For our next TGG, we have Arvind Pujari. Arvind graduated in 2020 with a B.Tech in Metallurgical and Materials Engineering and is now pursuing a PhD in Nanotechnology at the University of Cambridge. He was an active member of CFI and E-Cell (and a one-time editor of T5E!), actively engaged in research, entrepreneurship and whiling time away. He was awarded the Shankar Dayal Sharma Gold Medal as the best outgoing B.Tech student. Here, he talks about the joys and difficulties that life in insti can bring.
I recently watched the film Chhichhore, and while undoubtedly, it is a great film and has a magnificent performance by a certain late actor. However, there were certain things about the movie which struck me. The scenes in which the group of six friends would laugh, gossip and scam their way through college are extremely endearing, and they are representative of what quintessential college life should look like. My life in insti did not look like this.
I had a very small group of friends, slept early most of the time (probably because all my friends slept early too) and generally had none of the experiences that most people are supposed to have.
For a long time, this troubled me. Have I missed out on college, I used to wonder? Will I regret this many years later? I’ve realised that there is no right and wrong about a “good college experience”. It’s okay to be extroverted and spend consecutive night-outs at Himalaya lawns, and it’s also okay to spend your evenings alone and sleep early. College life is what you make of it.
My life in IIT Madras was a peculiar one. On paper it might seem (at the risk of being arrogant) that I had an excellent stay: that’s what my LinkedIn profile will tell you.
However, under the surface it was torrid at times: I struggled with interpersonal communication, friendship and mental health. While I’m sure that many people face dark times in insti, few of us express this publicly, and so, with either great courage or naivety, here’s the full story.
The Best Advice I Got: Don’t Take Advice!
Perhaps the most endearing thing about insti is this abundance of fundaes. Right from the moment you enter insti, you’re inundated in person, in freshie groups, in orientations about what to do.
Ironically, what helped me combat this was another piece of advice, from the Director at our freshman orientation: don’t ask your seniors for advice. Their advice is often motivated by their own opinions.
Warning: this can have several pitfalls. Fundaes are incredibly helpful in certain cases, like internships, jobs and higher studies. Unfortunately, they can be quite stifling too. We end up trying to ape what other successful people have done and this eliminates options and reduces creativity. Some of the greatest successes come when you step off the beaten path, and venture into the unknown. By extension of that, please take everything that I say with a pinch of salt.
Freshie Year: Do What’s Valuable, Getting Along and Arrogance
I don’t have many memories of my first year in IIT Madras. I didn’t study hard enough to get a branch change and I didn’t spend much time making the ‘freshie memories’ which many people seem to make. I do however have excellent memories from two of the courses I took, the first being the Intro to Meta course and the second being the oft-derided, Life Skills. The former introduced me to a subject I grew to love over the years whereas the latter provided me with inspiration for a future enterprise on smart dustbins.

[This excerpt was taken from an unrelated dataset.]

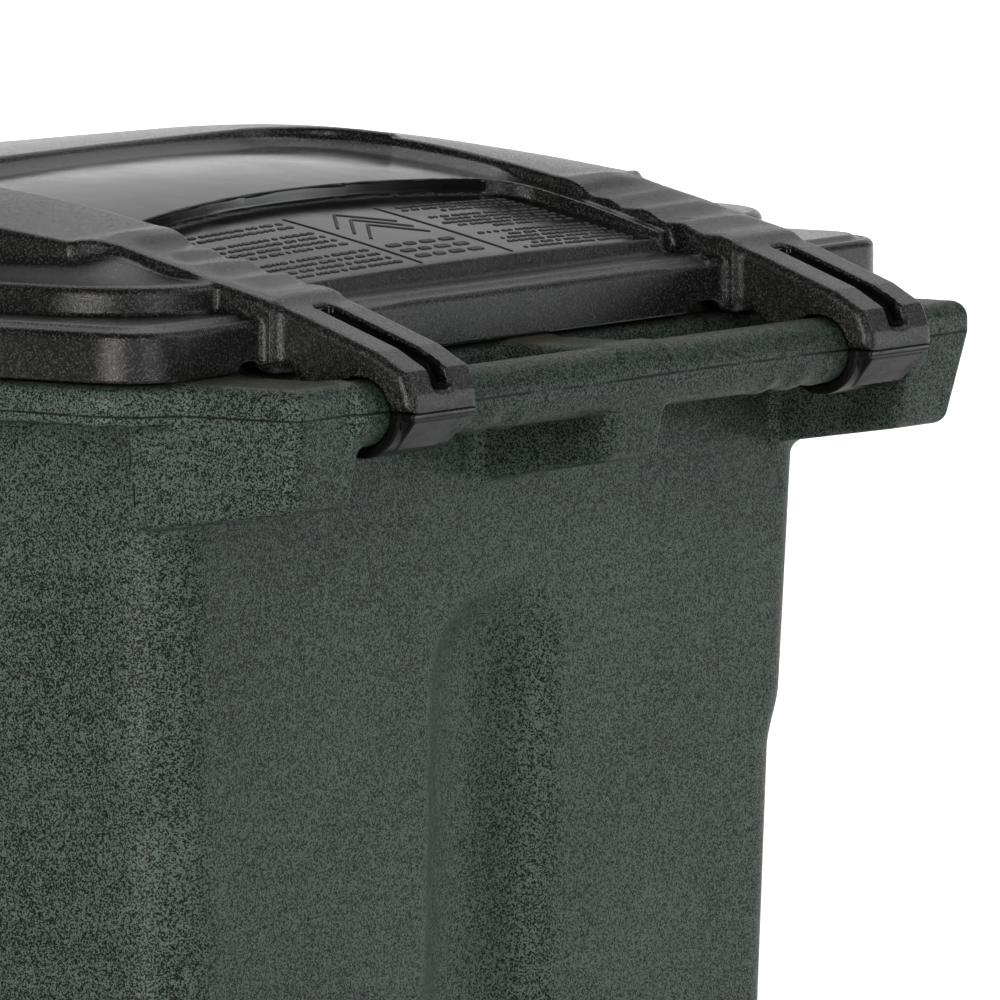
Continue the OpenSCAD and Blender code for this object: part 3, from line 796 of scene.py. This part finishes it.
def panel_marks():
    """Generic raised pattern on the sunk panel: rows of plain dashes, two divider lines and nested chevrons."""
    rng = np.random.default_rng(7)
    V, F = [], []

    def pad(pts, h=0.4, inset=0.25):
        """A closed low pad over a convex outline given counter-clockwise in (x, y)."""
        c = np.mean(pts, axis=0)
        n, b0 = len(pts), len(V)
        for z0, k in ((-0.35, 0.0), (h * 0.6, 0.0), (h, inset)):
            for px, py in pts:
                d = np.array([px, py]) - c
                q = c + d * (1 - k / max(np.hypot(*d), 0.6))
                V.append((q[0] * 0.001, q[1] * 0.001, (float(sunk(abs(q[0]), q[1])) + z0) * 0.001))
        for r in (0, 1):
            for i in range(n):
                j = (i + 1) % n
                F.append((b0 + r * n + i, b0 + r * n + j, b0 + (r + 1) * n + j, b0 + (r + 1) * n + i))
        F.append(tuple(b0 + 2 * n + i for i in range(n)))
        F.append(tuple(b0 + i for i in reversed(range(n))))

    def dash(x0, x1, y0, w):
        r = min(w, x1 - x0) * 0.3
        pad([(x0 + r, y0), (x1 - r, y0), (x1, y0 + r), (x1, y0 + w - r), (x1 - r, y0 + w), (x0 + r, y0 + w), (x0, y0 + w - r), (x0, y0 + r)])

    def line(ax, ay, bx, by, w, parts=10):
        L = math.hypot(bx - ax, by - ay)
        nx, ny = -(by - ay) / L * w / 2, (bx - ax) / L * w / 2
        for i in range(parts):
            t0, t1 = i / parts, (i + 1.0) / parts
            p, q = (ax + (bx - ax) * t0, ay + (by - ay) * t0), (ax + (bx - ax) * t1, ay + (by - ay) * t1)
            pad([(p[0] - nx, p[1] - ny), (q[0] - nx, q[1] - ny), (q[0] + nx, q[1] + ny), (p[0] + nx, p[1] + ny)], 0.4, 0.12)

    for lo, hi, y0, y1, pitch, w, gaps in ((46, 144, 217, 284, 6.1, 2.5, (3, 8)), (-141, -47, 215, 284, 4.7, 2.1, (4, 10))):
        y, row = y0, 0
        while y < y1:
            row += 1
            if row in gaps:
                y += pitch * 0.8
                continue
            x, end = lo, hi - (rng.random() * 30 if row % 3 == 0 else rng.random() * 6)
            while x < end - 3:
                L = float(rng.choice([2.2, 3.4, 4.6, 6.0]))
                dash(x, min(x + L, hi), y, w)
                x += L + (1.1 if rng.random() < 0.7 else 3.2)
            y += pitch
    for x in (-37, 37):
        line(x, 213, x, 288, 1.1)
    for k in (0, 9, 18):
        line(-24, 234 + k, 0, 216 + k, 1.5, 5)
        line(0, 216 + k, 24, 234 + k, 1.5, 5)
    for y in (262, 270, 278):
        for x in (-25, -9.5, 6, 18):
            dash(x, x + (11 if x != 6 else 8.5), y, 3.4)
    me = bpy.data.meshes.new("panel_marks")
    me.from_pydata(V, [], F)
    me.update()
    ob = bpy.data.objects.new("panel_marks", me)
    bpy.context.scene.collection.objects.link(ob)
    put(ob, M_MARK)
    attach(ob, "lid")


panel_marks()

for side, sx in (("right", 1), ("left", -1)):
    c = field_mesh("clip_" + side, lambda x, y, z: clip(x, y, z), axis((0, 27.5, 0.8)), axis((354, 402, 0.8)), axis((952, 980, 0.8)), 40000, 3)
    c.data.transform(Matrix.Translation((sx * 0.188, 0, 0)))
    put(c, M_CLIP)
    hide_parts("hinge_clip_" + side)
    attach(c, "lid")



def mesh_piece(name, verts, faces, mat, body, slot, *nodes):
    me = bpy.data.meshes.new(name)
    me.from_pydata([tuple(v) for v in verts], [], faces)
    me.update()
    me.shade_smooth()
    ob = bpy.data.objects.new(name, me)
    bpy.context.scene.collection.objects.link(ob)
    put(ob, mat)
    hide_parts(*nodes)
    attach(ob, body)
    return ob


def tyre(side, sx):
    """Solid tyre with rounded shoulders, two circumferential grooves and shoulder lugs."""
    wx, wy, wz, n = 245.0, 235.0, 127.0, 360
    prof = [(108.02, -17.9), (110.2, -19.7), (112.6, -21.2), (114.4, -21.9), (116.2, -21.75), (117.0, -21.3), (118.0, -21.3), (118.8, -21.7),
            (120.6, -21.3), (122.4, -20.1), (123.9, -18.4), (125.1, -16.2), (125.9, -14.2), (126.3, -12.6)]
    prof += [(126.5, -11.6), (126.6, -9.9), (126.3, -9.5), (124.9, -9.0), (124.7, -8.0), (124.9, -7.0), (126.4, -6.5), (126.75, -6.0), (126.95, -3.0), (127.0, 0.0)]
    prof = prof + [(r, -x) for r, x in prof[-2::-1]]
    prof += [(108.02, x) for x in (12.0, 6.0, 0.0, -6.0, -12.0)]
    prof = np.array(prof)
    k = np.arange(n)
    ang = 2 * np.pi * k / n
    r, x = prof[:, 0], prof[:, 1]
    # lugs: every sixth step is a notch across each shoulder, staggered from side to side
    notch = ((k % 8) < 2)[:, None] * (x < 0)[None, :] + (((k + 4) % 8) < 2)[:, None] * (x > 0)[None, :]
    depth = 1.7 * np.clip((r - 122.0) / 2.0, 0, 1) * (np.abs(x) > 10.5)
    rr = r[None, :] - notch * depth[None, :]
    co = np.stack([np.broadcast_to(sx * (wx + x), rr.shape), wy + rr * np.cos(ang)[:, None], wz + rr * np.sin(ang)[:, None]], -1).reshape(-1, 3) * 0.001
    m = len(prof)
    F = []
    for i in range(n):
        i2 = (i + 1) % n
        for j in range(m):
            j2 = (j + 1) % m
            q = (i * m + j, i2 * m + j, i2 * m + j2, i * m + j2)
            F.append(q if sx > 0 else q[::-1])
    ob = mesh_piece("tyre_" + side + "_tread", co, F, M_TYRE, "wheel_" + side, "tyre_rubber", "tyre_" + side)
    ob.data.set_sharp_from_angle(angle=math.radians(38))


def spring(side, sx):
    """Compression spring with closed ends."""
    lx, y0, z0, top = 257.5, 235.0, 140.95, 150.85
    n, sides, turns, w = 170, 10, 4.6, 0.58
    t = np.linspace(0, 1, n + 1)
    a = 2 * np.pi * turns * t
    # flat first and last turn, open coils between
    e = 0.8 / turns
    rise = np.clip((t - e) / (1 - 2 * e), 0, 1)
    zc = z0 + w + (top - z0 - 2 * w) * (rise * 0.80 + 0.1 * np.clip(t / e, 0, 1) + 0.1 * np.clip((t - 1 + e) / e, 0, 1))
    b = 2 * np.pi * np.arange(sides) / sides
    taper = np.clip(np.minimum(np.arange(n + 1), np.arange(n + 1)[::-1]) / 2.0, 0.35, 1.0)
    r = 3.9 + w * taper[:, None] * np.cos(b)[None, :]
    co = np.stack([sx * (lx + r * np.cos(a)[:, None]), y0 + r * np.sin(a)[:, None], zc[:, None] + w * taper[:, None] * np.sin(b)[None, :]], -1).reshape(-1, 3) * 0.001
    F = []
    for i in range(n):
        for j in range(sides):
            q = (i * sides + j, (i + 1) * sides + j, (i + 1) * sides + (j + 1) % sides, i * sides + (j + 1) % sides)
            F.append(q[::-1] if sx < 0 else q)
    lo, hi = tuple(range(sides)), tuple(n * sides + j for j in reversed(range(sides)))
    F += [lo, hi] if sx > 0 else [lo[::-1], hi[::-1]]
    ob = mesh_piece("spring_" + side, co, F, M_STEEL, "wheel_" + side, "steel", "latch_spring_" + side)
    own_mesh(ob)


for side, sx in (("right", 1), ("left", -1)):
    tyre(side, sx)
    spring(side, sx)

LOOKS = {
    "axle": M_STEEL, "axle_spacer": M_BLACK, "wheel": M_BLACK, "tyre": M_TYRE, "wheel_bush": M_BUSH,
    "latch_pin": M_STEEL, "latch_spring": M_STEEL, "hub_cap": M_BLACK, "stop_bar": M_ZINC, "stop_bar_plug": M_BLACK,
}
for n, ob in N.items():
    k = n.replace("_left", "").replace("_right", "")
    if k in LOOKS:
        put(ob, LOOKS[k])

# ------------------------------------------------------------------ studio
def floor_mat():
    m, nt, b = new_mat("floor_pale")
    g = G(nt)
    c = g.mix(g.ramp(g.noise(0.6, 3, 0.5), 0.3, 0.7), (0.86, 0.86, 0.86), (0.83, 0.83, 0.83))
    g._in(b.inputs["Base Color"], c)
    b.inputs["Roughness"].default_value = 0.75
    g._in(b.inputs["Normal"], g.bump(g.noise(60, 3, 0.5), 0.03, 0.001))
    return m


me = bpy.data.meshes.new("floor")
s = 120.0
me.from_pydata([(-s, -s, 0), (s, -s, 0), (s, s, 0), (-s, s, 0)], [], [(0, 1, 2, 3)])
floor = bpy.data.objects.new("floor", me)
bpy.context.scene.collection.objects.link(floor)
put(floor, floor_mat())
floor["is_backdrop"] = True

w = bpy.data.worlds.new("studio")
bpy.context.scene.world = w
w.use_nodes = True
w.node_tree.nodes["Background"].inputs[0].default_value = (1, 1, 1, 1)
w.node_tree.nodes["Background"].inputs[1].default_value = 0.1
# the sky lights softly, but behind the object it looks as pale as the floor
wn = w.node_tree
pale = wn.nodes.new("ShaderNodeBackground")
pale.inputs[0].default_value = (1, 1, 1, 1)
pale.inputs[1].default_value = 0.82
seen = wn.nodes.new("ShaderNodeLightPath")
both = wn.nodes.new("ShaderNodeMixShader")
wn.links.new(seen.outputs["Is Camera Ray"], both.inputs[0])
wn.links.new(wn.nodes["Background"].outputs[0], both.inputs[1])
wn.links.new(pale.outputs[0], both.inputs[2])
wn.links.new(both.outputs[0], wn.nodes["World Output"].inputs[0])


def area(name, loc, target, size, radiance, col=(1, 1, 1)):
    d = bpy.data.lights.new(name, "AREA")
    d.shape = "RECTANGLE"
    d.size, d.size_y = size
    d.energy = radiance * math.pi * size[0] * size[1]
    d.color = col
    o = bpy.data.objects.new(name, d)
    bpy.context.scene.collection.objects.link(o)
    o.location = loc
    o.rotation_mode = "QUATERNION"
    o.rotation_quaternion = (Vector(target) - Vector(loc)).to_track_quat("-Z", "Y")
    return o


back = area("backdrop", (-13.6, -8.9, 9.5), (-13.6, -8.9, 0), (21, 21), 1.75)
back.data.spread = math.radians(100)
area("horizon", (-19.5, -12.8, 2.6), (0, 0, 1.2), (26, 5.2), 0.92)
area("upper", (-19.2, -12.6, 7.6), (0, 0, 1.0), (26, 5.0), 0.6)
area("sky", (-11.4, -7.5, 9.6), (0, 0, 1.0), (20, 5.4), 0.45)
area("side", (6.0, 0.9, 1.5), (0, 0, 1.1), (0.7, 2.8), 28.0, (1.0, 0.97, 0.915))
area("spark", (2.0, 5.9, 1.5), (0, 0, 1.1), (0.4, 2.6), 20.0, (0.95, 0.98, 1.0))
area("key", (-4.95, 3.3, 1.05), (0, 0, 1.0), (1.3, 1.7), 3.4, (0.96, 0.985, 1.0))
area("over", (-3.2, 4.6, 4.4), (0, 0, 0.9), (1.3, 1.3), 8.0, (0.97, 0.99, 1.0))

cd = bpy.data.cameras.new("camera")
cam = bpy.data.objects.new("camera", cd)
bpy.context.scene.collection.objects.link(cam)
cd.sensor_width = 36
cd.lens = 858.6
cd.clip_start, cd.clip_end = 0.5, 500
cam.location = (8.923, 6.148, 1.932)
cam.rotation_mode = "QUATERNION"
cam.rotation_quaternion = (-Vector((0.8328, 0.5453, 0.0948))).to_track_quat("-Z", "Y")
bpy.context.scene.camera = cam
bpy.context.scene.view_settings.view_transform = "Standard"

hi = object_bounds()
print("cad", [round(v, 4) for p in CAD_BOX for v in p], "visual", [round(v, 4) for p in hi for v in p], f"{time.perf_counter() - T0:.1f} s")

Just because a course is boring and no-one pays attention, doesn’t mean that there’s nothing to be learnt, especially if you keep an open mind!
About a month into my first semester, I stumbled across a TED Talk (how cliched, ikr) entitled “Don’t follow your passion”. The presenter’s advice was quite simple: your passion keeps changing so it makes little sense to invest all your time in following it. Instead, do what’s valuable for society and you’ll find your true passion.
So that’s exactly what I did. I joined a project on toilet sanitation in Team Sahaay at CFI one month into the first sem (a topic which most people did not find appealing) and thoroughly enjoyed it. In CFI I found the place that I would cherish the most over the next four years and a group of like-minded tech-enthusiasts who would become family. I met some people I look up to even today, Raghav Vaidyanathan, Akash Anandan, Shashwat Jain (an MS student who was a truly wonderful mentor) and many more.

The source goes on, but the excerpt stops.